Today (Tuesday, 9.13) is the last high-pressure day of the Toronto Film Festival. Or maybe it’s the beginning of Phase 2, which is when it all settles down and the crowds thin and it all starts to feel more manageable. One of the two. All I know is that it always means “olly, olly, in come free” when Deadline‘s Pete Hammond leaves Toronto. It means that the boom-boom promotional hoo-hah is winding to a close. Now I can start to catch up on all those films I’ve been reading about but haven’t yet seen — Denial, Collossus, Into The Inferno, Their Finest, Barry, Brimstone, The Duelist, et. al. You don’t have to speed-walk as much when this phase kicks in. You can breathe again. You have to keep filing, of course, but the pace feels saner.

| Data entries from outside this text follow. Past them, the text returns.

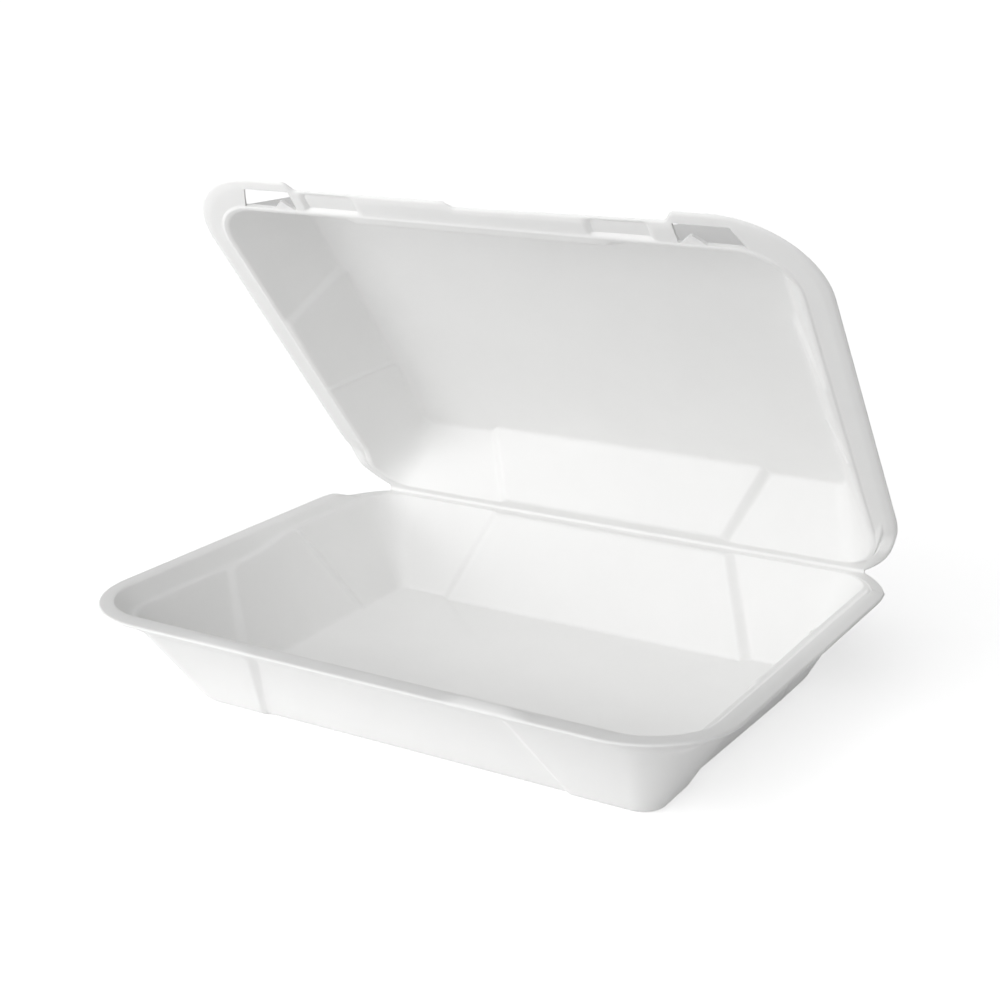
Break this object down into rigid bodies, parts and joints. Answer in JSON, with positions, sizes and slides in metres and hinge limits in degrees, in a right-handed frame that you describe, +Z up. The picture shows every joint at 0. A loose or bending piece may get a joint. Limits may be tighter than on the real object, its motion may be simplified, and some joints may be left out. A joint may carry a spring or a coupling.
{
  "type": "foam clamshell container",
  "caption": "Rectangular foam takeaway clamshell, open on its rear hinge, with sloping pleated walls, a rounded lip, catch beads and slotted lid corners.",
  "frame": {"origin": "middle of the underside of the tray's foot", "axes": "+X along the hinge, to the right of someone facing the opening from the front; -Y towards the front edge, +Y towards the hinge; +Z up"},
  "size_m": [0.238, 0.1931, 0.1779],
  "materials": {
    "foam": "matte"
  },
  "bodies": {
    "tray_body": {"base_tray": "foam"},
    "lid_body": {"lid": "foam"}
  },
  "joints": [
    {"name": "lid_hinge", "type": "hinge", "parent": "tray_body", "child": "lid_body", "pos_m": [0, 0.08025, 0.0373], "axis": [-1, 0, 0], "range_deg": [-50.1, 129.9]}
  ]
}
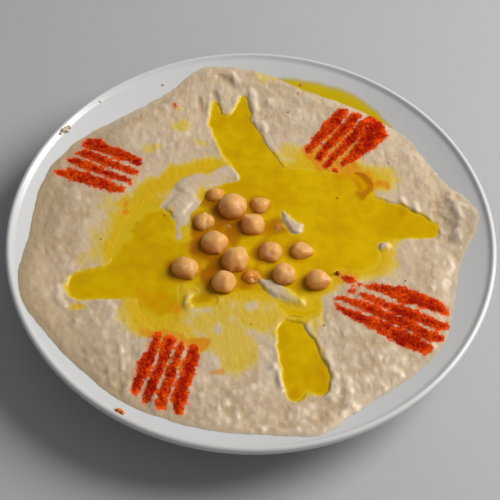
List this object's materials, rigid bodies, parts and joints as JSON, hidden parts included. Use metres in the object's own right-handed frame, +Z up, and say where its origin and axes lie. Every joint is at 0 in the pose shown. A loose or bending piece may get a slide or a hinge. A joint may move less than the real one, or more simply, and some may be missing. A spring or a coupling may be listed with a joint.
{
  "type": "plate of hummus",
  "caption": "Hummus spread on a round coupe plate with spoon strokes full of olive oil, chickpeas in the middle hollow and bands of paprika.",
  "frame": {"origin": "middle of the plate's foot, on the table", "axes": "+Z up, out of the plate; -Y towards the eater; the spoon strokes end near +Y, +X, -Y and -X"},
  "size_m": [0.21, 0.21, 0.0282],
  "materials": {
    "glaze": "smooth white gloss glaze on porcelain",
    "hummus_cream": "moist lumpy pale beige spread with bands of red paprika",
    "chickpea_skin": "moist, finely wrinkled tan skin",
    "olive_oil": "wet clear golden oil"
  },
  "bodies": {
    "root": {"plate": "glaze", "hummus": "hummus_cream", "chickpea_01": "chickpea_skin", "chickpea_02": "chickpea_skin", "chickpea_03": "chickpea_skin", "chickpea_04": "chickpea_skin", "chickpea_05": "chickpea_skin", "chickpea_06": "chickpea_skin", "chickpea_07": "chickpea_skin", "chickpea_08": "chickpea_skin", "chickpea_09": "chickpea_skin", "chickpea_10": "chickpea_skin", "chickpea_11": "chickpea_skin", "chickpea_12": "chickpea_skin", "chickpea_13": "chickpea_skin", "chickpea_14": "chickpea_skin", "chickpea_15": "chickpea_skin", "chickpea_16": "chickpea_skin", "oil_hollow": "olive_oil", "oil_bottom_stroke": "olive_oil", "oil_crescent": "olive_oil"}
  },
  "joints": []
}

I was going to blow off Mick Jackson‘s Denial as the 16-year-old libel suit it’s based upon (i.e., David Irving having sued author/historian Deborah E. Lipstadt for calling him a Holocaust denier in her 1994 book “Denying the Holocaust: The Growing Assault on Truth and Memory”) seems absurd. But the following passage in Marshall Fine‘s 9.13 review changed my mind:

Denial soars because of strong acting and strong writing. The cast — protagonist Rachel Weisz and antagonist Timothy Spall are joined by Tom Wilkinson and Andrew Scott as the leaders of her legal team — bring spark and energy to the material, but their task is strongly facilitated by David Hare’s script. The renowned playwright takes rather dry, technical material — both historical and legal — and turns it into suspenseful, compelling drama. He never skimps on ideas and details, yet finds a way to make a thrilling courtroom drama out of an argument about history. Wilkinson is particularly good, while Weisz captures the brash, impulsive American’s energy and her frustration at not being able to speak for herself in a British court.”

Actually the above passage aren’t exactly Fine’s words — I condensed his copy and in some instances eliminated or substituted words.